英AstraZeneca社と米Merck社は6月27日、生殖細胞系列にBRCA1/2変異を有するHER2陰性の再発リスクが高い早期乳癌で、術前または術後化学療法を受けた患者の術後補助療法として、PARP阻害薬オラパリブの単剤投与もしくはホルモン療法との併用投与について欧州医薬品庁の医薬品委員会が承認を推奨する勧告を行ったと発表した。欧州における適応拡大が近づいた。
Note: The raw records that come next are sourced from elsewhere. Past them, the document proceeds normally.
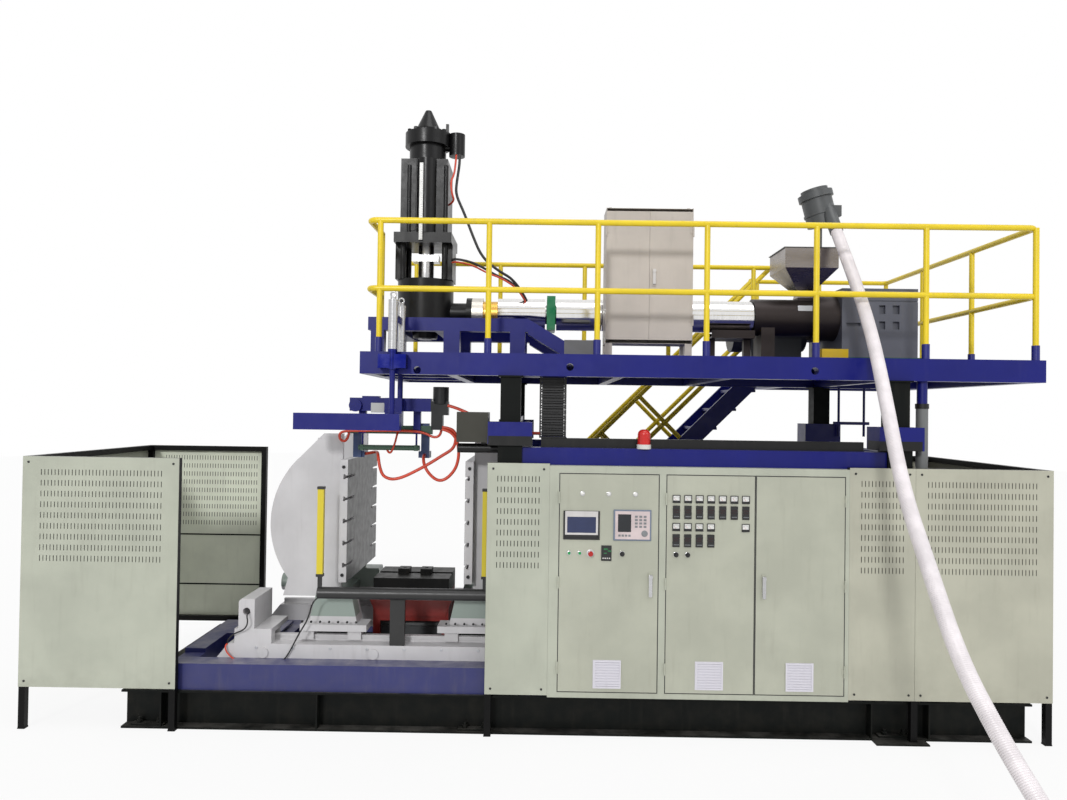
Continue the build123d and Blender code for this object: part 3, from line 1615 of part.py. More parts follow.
def hopper_shell(shrink):
    """The hopper's straight top, taper and throat, drawn smaller all round by its sheet."""
    size = hopper_size - 2 * shrink
    throat = hopper_throat - 2 * shrink
    mode = Mode.SUBTRACT if shrink else Mode.ADD
    middle = (hopper_x, behind(head_y))
    block(around(middle[0], size), around(middle[1], size), (hopper_bend, hopper_top + shrink / 3), mode=mode)
    with BuildSketch(Plane.XY.offset(hopper_bottom)) as low:
        with Locations(middle):
            Rectangle(throat, throat)
    with BuildSketch(Plane.XY.offset(hopper_bend)) as high:
        with Locations(middle):
            Rectangle(size, size)
    loft([low.sketch, high.sketch], mode=mode)
    block(around(middle[0], throat), around(middle[1], throat), (throat_bottom - shrink / 3, hopper_bottom), mode=mode)


with BuildPart() as hopper:
    hopper_shell(0)
    block(
        around(hopper_x, 1.06 * hopper_throat),
        around(behind(head_y), 1.06 * hopper_throat),
        (throat_bottom, throat_bottom + 12),
    )
    hopper_shell(hopper_sheet)
finish(hopper.part, "hopper")

outlet_end = (2566.975, 660.22, 4124.33)
outlet_start = (2546.5, 844.5, 4396.6)
outlet_radius = 56
canister_bottom = (2532, 4238)
canister_top = (2458, 4520)
canister_radius = 132
canister_lid = (150, 34)
with BuildPart() as feeder_head:
    block(around(hopper_x, hopper_size + 20), around(behind(head_y), hopper_size + 20), (hopper_top, hopper_top + lid))
    low = Vector(canister_bottom[0], behind(spout_y), canister_bottom[1])
    high = Vector(canister_top[0], behind(spout_y), canister_top[1])
    lean = (high - low).normalized()
    rod(tuple(low), tuple(high), canister_radius)
    rod(tuple(high - lean * 1.6 * canister_lid[1]), tuple(high), canister_lid[0])
    rod(tuple(high), tuple(high + lean * canister_lid[1]), 0.78 * canister_lid[0])
    rod(tuple(low + lean * 90), tuple(low + lean * 110), canister_radius + 8)
    rod((spout_x, behind(spout_y), hopper_top + lid), (spout_x, behind(spout_y), canister_bottom[1] + 20), spout_radius)
    block((2500, 2650), (behind(spout_y - canister_radius), behind(spout_y)), (4290, 4385))
    rod(
        (outlet_start[0], behind(outlet_start[1]), outlet_start[2]),
        (outlet_end[0], behind(outlet_end[1]), outlet_end[2]),
        outlet_radius,
    )
finish(feeder_head.part, "feeder_head")

# Upper cabinet: a box on feet with two doors and a swing handle
upper_foot = 60
upper_split = (upper_left + upper_right) / 2
upper_rear = upper_front + upper_depth
upper_door = ((upper_left + 20, upper_split), (upper_split, upper_right - 20))
upper_door_z = (upper_bottom + 30, upper_top - 30)
upper_handle = (979, 3693, 127, 25)
upper_pivot = upper_handle[1] + upper_handle[2] / 2 - 14
with BuildPart() as upper_cabinet:
    block((upper_left, upper_right), (behind(upper_front + door_thickness), behind(upper_rear)), (upper_bottom, upper_top))
    block(
        (upper_left + wall, upper_right - wall),
        (behind(upper_front + door_thickness - 1), behind(upper_rear - wall)),
        (upper_bottom + wall, upper_top - wall),
        mode=Mode.SUBTRACT,
    )
    for x in (upper_left + upper_foot / 2, upper_right - upper_foot / 2):
        for y in (upper_front + door_thickness + upper_foot / 2, upper_rear - upper_foot / 2):
            block(around(x, upper_foot), around(behind(y), upper_foot), (deck_top, upper_bottom))
    block(
        (upper_left + 30, upper_right - 30),
        (behind(upper_rear - wall - 30), behind(upper_rear - wall)),
        (upper_bottom + 80, upper_top - 80),
    )
    for x in (upper_left + 34, upper_right - 34):
        rod((x, behind(upper_front + 60), upper_top), (x, behind(upper_front + 60), upper_top + 12), 14)
    for x, side in ((upper_left, 1), (upper_right, -1)):
        block(
            around(x + side * wall / 2, wall),
            (behind(upper_front), behind(upper_front + door_thickness)),
            (upper_bottom, upper_top),
        )
        for z in (upper_bottom + 200, upper_top - 200):
            for middle in around(z, 2 * knuckle + 2 * touch):
                rod(
                    (x, behind(upper_front - hinge_radius - 2), middle - knuckle / 2),
                    (x, behind(upper_front - hinge_radius - 2), middle + knuckle / 2),
                    hinge_radius,
                )
                block(
                    around(x + side * wall / 2, wall),
                    (behind(upper_front - hinge_radius), behind(upper_front)),
                    around(middle, knuckle),
                )
finish(upper_cabinet.part, "upper_cabinet")

for index, name in ((0, "upper_door_left"), (1, "upper_door_right")):
    left, right = (upper_left, upper_split) if index == 0 else (upper_split, upper_right)
    hinge, side = (upper_left, 1) if index == 0 else (upper_right, -1)
    edges = sorted((hinge + side * (wall + touch), upper_split - side * door_gap / 2))
    with BuildPart() as leaf_door:
        block(edges, (behind(upper_front), behind(upper_front + door_thickness - touch)), upper_door_z)
        for z in (upper_bottom + 200, upper_top - 200):
            rod(
                (hinge, behind(upper_front - hinge_radius - 2), z - knuckle / 2),
                (hinge, behind(upper_front - hinge_radius - 2), z + knuckle / 2),
                hinge_radius,
            )
            block(
                tuple(sorted((hinge, hinge + side * leaf))),
                (behind(upper_front - 2 - leaf_thickness), behind(upper_front)),
                around(z, knuckle),
            )
        if index:
            block(
                around(upper_handle[0], upper_handle[3] + 8),
                (behind(upper_front - 8), behind(upper_front)),
                around(upper_handle[1], upper_handle[2] + 30),
            )
    finish(leaf_door.part, name)
with BuildPart() as upper_lever:
    handle_front = upper_front - 8 - touch
    block(
        around(upper_handle[0], upper_handle[3]),
        (behind(handle_front - 20), behind(handle_front)),
        around(upper_handle[1], upper_handle[2]),
    )
    rod(
        (upper_handle[0], behind(handle_front), upper_pivot),
        (upper_handle[0], behind(handle_front - 24), upper_pivot),
        0.62 * upper_handle[3],
    )
finish(upper_lever.part, "upper_handle")

# Parison gripper: guide sleeves on the platform, a lifting frame, and two jaws with their cylinder
sleeve = (2850, 3400)
sleeve_bore = grip_rod_radius + running
grip_rod = (2500, 3170)
front_beam = ((-1900, -1070), (-30, 60), (2370, 2500))
rear_beam = ((-1560, -880), (395, 485), (2520, 2630))
jaw_centres = (-1530, -950)
jaw_y = 560
with BuildPart() as grip_bracket:
    block(
        (grip_x - 110, grip_x + 110),
        (behind(grip_front_y - grip_sleeve + 4), behind(platform_front)),
        (sleeve[0] + 10, sleeve[0] + 120),
    )
    for y in (grip_front_y, grip_rear_y):
        rod((grip_x, behind(y), sleeve[0]), (grip_x, behind(y), sleeve[1]), grip_sleeve)
        rod((grip_x, behind(y), sleeve[1]), (grip_x, behind(y), sleeve[1] + 24), grip_sleeve * 0.6)
    block((grip_x - 90, grip_x + 90), around(behind(grip_rear_y), 180), (deck_top, deck_top + 14))
    block(
        around(grip_x, 36),
        (behind(grip_front_y + grip_sleeve - 4), behind(grip_rear_y - grip_sleeve + 4)),
        (3230, 3290),
    )
    for y in (grip_front_y, grip_rear_y):
        rod(
            (grip_x, behind(y), sleeve[0] - 1),
            (grip_x, behind(y), sleeve[1] - 10),
            sleeve_bore,
            mode=Mode.SUBTRACT,
        )
finish(grip_bracket.part, "grip_bracket")

grip_motor = (-806, 66, (2588, 2728))
grip_valve = ((-880, -740), (2493, 2608))
grip_lower = ((-880, -785), (2370, 2493))
grip_disc = (-1508, 2566, 52, 30)
grip_plates = (((-1458, -1314), (400, 460), (2630, 2645)), ((-1370, -1250), (335, 395), (2508, 2588)))
grip_cylinder = ((-1500, -985), 488, 2213, 22)
cylinder_ends = 30
with BuildPart() as grip_frame:
    block(front_beam[0], (behind(front_beam[1][0]), behind(front_beam[1][1])), front_beam[2])
    block(rear_beam[0], (behind(rear_beam[1][0]), behind(rear_beam[1][1])), rear_beam[2])
    for y, top in ((grip_front_y, front_beam[2][1]), (grip_rear_y, rear_beam[2][1])):
        rod((grip_x, behind(y), top - 20), (grip_x, behind(y), grip_rod[1]), grip_rod_radius)
    block((-1250, -1110), (behind(front_beam[1][1]), behind(rear_beam[1][0])), (2400, 2500))
    block((-1250, -1110), (behind(rear_beam[1][0] - 90), behind(rear_beam[1][0])), (2400, rear_beam[2][1]))
    block((-1600, -880), (behind(495), behind(525)), (2330, 2400))
    for x in around((jaw_centres[0] + jaw_centres[1]) / 2, 460):
        block(around(x, 60), (behind(rear_beam[1][1] - 10), behind(525)), (2330, rear_beam[2][1]))
    for x, z in (grip_valve, grip_lower):
        block(x, (behind(rear_beam[1][0]), behind(rear_beam[1][1])), z)
    motor_axis = sum(rear_beam[1]) / 2
    rod(
        (grip_motor[0], behind(motor_axis), grip_motor[2][0]),
        (grip_motor[0], behind(motor_axis), grip_motor[2][1]),
        grip_motor[1],
    )
    rod(
        (grip_disc[0], behind(rear_beam[1][0]), grip_disc[1]),
        (grip_disc[0], behind(rear_beam[1][0] - grip_disc[3]), grip_disc[1]),
        grip_disc[2],
    )
    for x, y, z in grip_plates:
        block(x, (behind(y[0]), behind(y[1])), z)
with BuildPart() as jaw_cylinder:
    cylinder_run, cylinder_y, level, reach = grip_cylinder
    rod((cylinder_run[0], behind(cylinder_y), level), (cylinder_run[1], behind(cylinder_y), level), reach)
    for x in (cylinder_run[0] + cylinder_ends, cylinder_run[1] - cylinder_ends):
        block(around(x, cylinder_ends), around(behind(cylinder_y), 2 * reach + 4), around(level, 2 * reach + 4))
        block(around(x, cylinder_ends / 2), (behind(495), behind(cylinder_y + reach)), (level, 2330 - touch))
finish(Compound(children=[grip_frame.part, jaw_cylinder.part]), "grip_frame")

for centre, side, name in ((jaw_centres[0], 1, "grip_jaw_left"), (jaw_centres[1], -1, "grip_jaw_right")):
    with BuildPart() as jaw:
        block(around(centre, 70), (behind(525 + touch), behind(590)), (2332, 2420))
        block(around(centre, 70), (behind(566), behind(590)), (2125, 2420))
        block(around(centre + side * 12, 94), (behind(585), behind(700)), (2125, 2180))
    finish(jaw.part, name)


# Feed hose, a corrugated cord drawn as a plain tube on straight runs joined by tangent bends
hose_bore = 44
hose_points = (
    (2567, 660, 4124),
    (2587, 480, 3858),
    (2634, 350, 3574),
    (2628, 50, 3174),
    (2583, -300, 2690),
    (2510, -750, 2050),
    (2430, -1300, 1600),
    (2410, -1700, 1165),
    (2450, -2040, 857),
    (2510, -2300, 620),
    (2580, -2600, 350),
    (2650, -2850, 100),
)


def bend_radii(points):
    """The radius at each inner point that takes 0.45 of its shorter run."""
    radii = []
    for before, at, after in zip(points, points[1:], points[2:]):
        first = Vector(*at) - Vector(*before)
        second = Vector(*after) - Vector(*at)
        turn = math.radians(first.get_angle(second))
        radii.append(0.45 * min(first.length, second.length) / math.tan(turn / 2))
    return radii


def hose_place(point):
    """A hose point, given behind the front faces, in the machine's frame."""
    return (point[0], behind(point[1]), point[2])


hose_radii = bend_radii(hose_points)
print("hose radii", [round(radius) for radius in hose_radii])
with BuildPart() as feed_hose:
    with BuildLine() as hose_path:
        FilletPolyline(*[hose_place(point) for point in hose_points], radius=hose_radii)
    with BuildSketch(Plane(origin=hose_path.line @ 0, z_dir=hose_path.line % 0)) as hose_section:
        Circle(hose_radius)
        Circle(hose_bore, mode=Mode.SUBTRACT)
    sweep()
print("hose length", round(sum(edge.length for edge in hose_path.edges())), "volume", round(feed_hose.part.volume))
finish(feed_hose.part, "feed_hose")
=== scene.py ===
"""Looks of the extrusion blow moulding machine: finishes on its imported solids, and the hoses, cables,
perforated sheets, fasteners and instrument faces that ride on its bodies."""

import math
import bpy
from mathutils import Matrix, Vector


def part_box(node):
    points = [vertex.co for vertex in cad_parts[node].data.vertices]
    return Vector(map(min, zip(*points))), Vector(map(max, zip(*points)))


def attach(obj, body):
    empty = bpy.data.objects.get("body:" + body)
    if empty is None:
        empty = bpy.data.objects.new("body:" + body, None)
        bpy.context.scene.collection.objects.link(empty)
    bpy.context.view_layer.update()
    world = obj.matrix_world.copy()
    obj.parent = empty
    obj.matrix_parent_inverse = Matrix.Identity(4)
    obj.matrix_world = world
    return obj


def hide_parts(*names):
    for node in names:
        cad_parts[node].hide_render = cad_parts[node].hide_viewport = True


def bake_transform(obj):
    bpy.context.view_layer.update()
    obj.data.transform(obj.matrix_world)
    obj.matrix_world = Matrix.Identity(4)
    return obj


bl_info = {
    "name": "Blow Moulding Machine",
    "version": (1, 0, 0),
    "blender": (4, 5, 0),
    "location": "3D View > Sidebar > Machine",
    "description": "Builds the finishes and fittings of an extrusion blow moulding machine",
    "category": "Object",
}

import bmesh
import bpy
from mathutils import Matrix, Vector

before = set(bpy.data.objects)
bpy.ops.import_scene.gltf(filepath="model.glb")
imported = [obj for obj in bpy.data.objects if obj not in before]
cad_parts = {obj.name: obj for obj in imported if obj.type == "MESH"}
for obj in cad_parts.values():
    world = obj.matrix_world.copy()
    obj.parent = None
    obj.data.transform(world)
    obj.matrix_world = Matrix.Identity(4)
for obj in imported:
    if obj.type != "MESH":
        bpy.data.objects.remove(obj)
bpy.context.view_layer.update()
FRONT = -1.44
FINISHES = {}


def at(x, y, z):
    """A place in metres: x and z in the machine's frame, y behind the guards' front faces."""
    return Vector((x, FRONT + y, z))


# Shader values


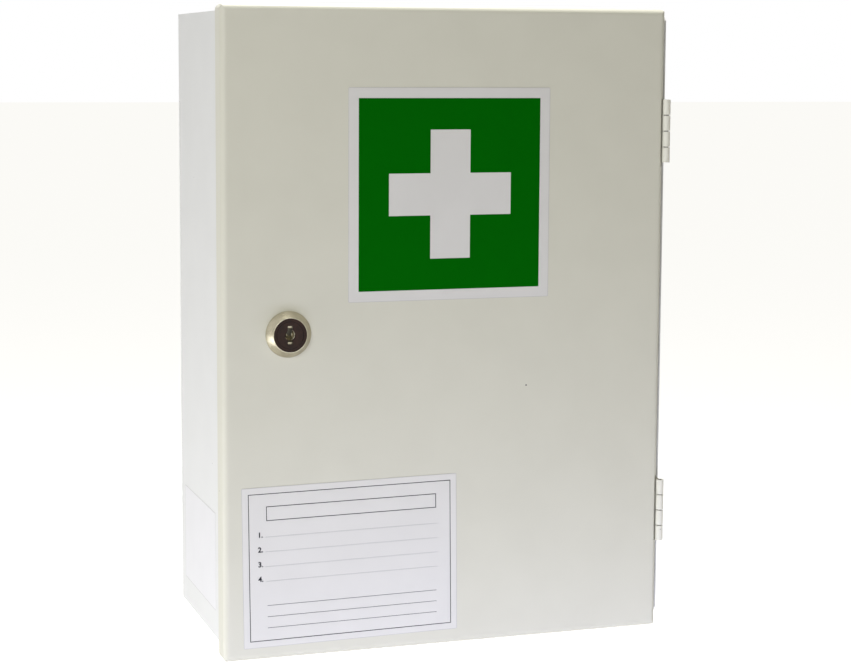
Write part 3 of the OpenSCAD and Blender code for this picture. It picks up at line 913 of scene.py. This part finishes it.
def camera(scene, stage):
    """The camera at the photograph's viewpoint."""
    data = bpy.data.cameras.new("camera")
    data.sensor_width = SENSOR_WIDTH
    data.lens = stage.lens
    data.shift_y = stage.lens_rise
    made = bpy.data.objects.new("camera", data)
    pitch, roll, turn = stage.camera_turn
    upright = math.pi / 2
    facing = (
        Matrix.Rotation(-turn, 4, "Z") @ Matrix.Rotation(upright + pitch, 4, "X")
        @ Matrix.Rotation(roll, 4, "Z")
    )
    made.matrix_world = Matrix.Translation(stage.camera_place) @ facing
    scene.collection.objects.link(made)
    scene.camera = made


# ---------- the panel and the run ----------

PIECES = (
    CABINET_OT_shell, CABINET_OT_door, CABINET_OT_hinges, CABINET_OT_lock, CABINET_OT_stops,
    CABINET_OT_labels, CABINET_OT_form, CABINET_OT_stage,
)


class CABINET_PT_panel(bpy.types.Panel):
    """Lists the cabinet's pieces and settings"""

    bl_label = "Medicine Cabinet"
    bl_idname = "CABINET_PT_panel"
    bl_space_type = "VIEW_3D"
    bl_region_type = "UI"
    bl_category = "Cabinet"

    def draw(self, context):
        for operator in PIECES:
            self.layout.operator(operator.bl_idname)
        scene = context.scene
        for settings in (scene.cabinet_colours, scene.cabinet_sizes, scene.cabinet_stage):
            box = self.layout.box()
            for name in settings.__annotations__:
                box.prop(settings, name)


CLASSES = (CabinetColours, CabinetSizes, CabinetStage, *PIECES, CABINET_PT_panel)


def register():
    for member in CLASSES:
        bpy.utils.register_class(member)
    bpy.types.Scene.cabinet_colours = bpy.props.PointerProperty(type=CabinetColours)
    bpy.types.Scene.cabinet_sizes = bpy.props.PointerProperty(type=CabinetSizes)
    bpy.types.Scene.cabinet_stage = bpy.props.PointerProperty(type=CabinetStage)


def unregister():
    del bpy.types.Scene.cabinet_stage
    del bpy.types.Scene.cabinet_sizes
    del bpy.types.Scene.cabinet_colours
    for member in reversed(CLASSES):
        bpy.utils.unregister_class(member)


def main():
    register()
    bpy.ops.cabinet.shell()
    bpy.ops.cabinet.door()
    bpy.ops.cabinet.hinges()
    bpy.ops.cabinet.lock()
    bpy.ops.cabinet.stops()
    bpy.ops.cabinet.labels()
    bpy.ops.cabinet.form()
    bpy.ops.cabinet.stage()


if __name__ == "__main__":
    main()
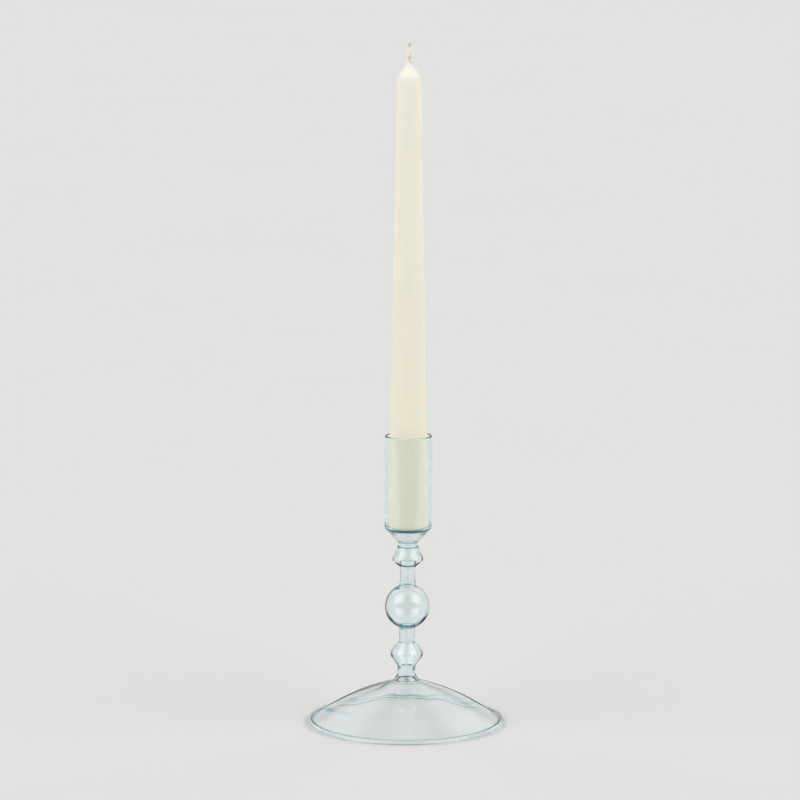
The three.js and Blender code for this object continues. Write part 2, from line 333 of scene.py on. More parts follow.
world = bpy.data.worlds.new("studio")
bpy.context.scene.world = world
world.use_nodes = True
tree = world.node_tree
sky = add_node(tree, "ShaderNodeTexCoord")
parts = add_node(tree, "ShaderNodeSeparateXYZ")
lift = slope(tree, -1, 1)
room = ramp_of(tree, [(height, (grey, grey, grey * ROOM_BLUE, 1.0)) for height, grey in ROOM_STOPS])
unlit = fade(tree, UNLIT_FROM, UNLIT_FULL, 1.0, UNLIT_LEVEL)
eye = add_node(tree, "ShaderNodeLightPath")
reflected = number_node(tree, "MINIMUM")
reflected.inputs[1].default_value = 1.0
amount = add_node(tree, "ShaderNodeMix", {"data_type": "FLOAT"})
amount.inputs[2].default_value = 1.0
dimmed = vector_node(tree, "SCALE")
join(tree, sky, "Generated", parts, "Vector")
join(tree, parts, "Z", lift, "Value")
join(tree, lift, "Result", room, "Fac")
join(tree, parts, "Y", unlit, "Value")
join(tree, eye, "Glossy Depth", reflected, 0)
join(tree, reflected, "Value", amount, 0)
join(tree, unlit, "Result", amount, 3)
join(tree, room, "Color", dimmed, "Vector")
join(tree, amount, 0, dimmed, "Scale")
print("room stops:", len(ROOM_STOPS))

# %% [markdown]
# ## Soft lights
#
# Large soft lights stand left and right of the camera, and weaker ones behind the candlestick.
# They could be area lamps, but those leave the far floor dark. Painted into the world as soft
# patches of sky they light a floor of any size evenly. The camera itself sees one pale tone.

# %% Soft lights in the world
HORIZON_TONE = (0.75, 0.75, 0.74, 1.0)
SOFT_LIGHTS = [
    # azimuth from the camera, elevation, angular radius, strength
    (-62, 42, 26, 2.5),
    (62, 42, 26, 2.5),
    (-140, 38, 20, 1.0),
    (140, 38, 20, 1.0),
]
LIGHT_EDGE = 1.4
LIGHT_CORE = 0.45

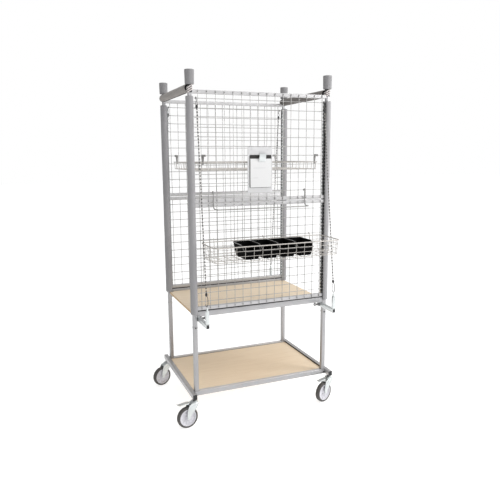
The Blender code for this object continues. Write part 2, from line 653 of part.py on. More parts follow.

オラパリブの術後補助療法としての有効性は、フェーズ3試験であるOlympiA試験で示されている。OlympiA試験は、生殖細胞系列にBRCA1/2変異を有するHER2陰性の再発リスクが高い早期乳癌で、術前または術後化学療法を行い、さらに局所療法が完了した患者を、オラパリブを投与する群(オラパリブ群)とプラセボを投与する群(プラセボ群)に割り付けて行われている二重盲検並行群間プラセボ対照多施設試験。
OlympiA試験の結果、オラパリブ群がプラセボ群に比べて浸潤性疾患のない生存期間(IDFS)と無遠隔転移生存(DDFS)を有意に延長することが既に報告されていた。IDFSの層別ハザード比は0.58、p<0.0001、DDFSのハザード比は0.57、p<0.0001だった。
OlympiA試験の結果に基づいて、オラパリブは生殖細胞系列にBRCA変異を有し、HER2陰性の早期乳癌で術前または術後に化学療法を受けた患者の術後補助療法としての承認を3月に米国で取得している。日本でも承認申請中である。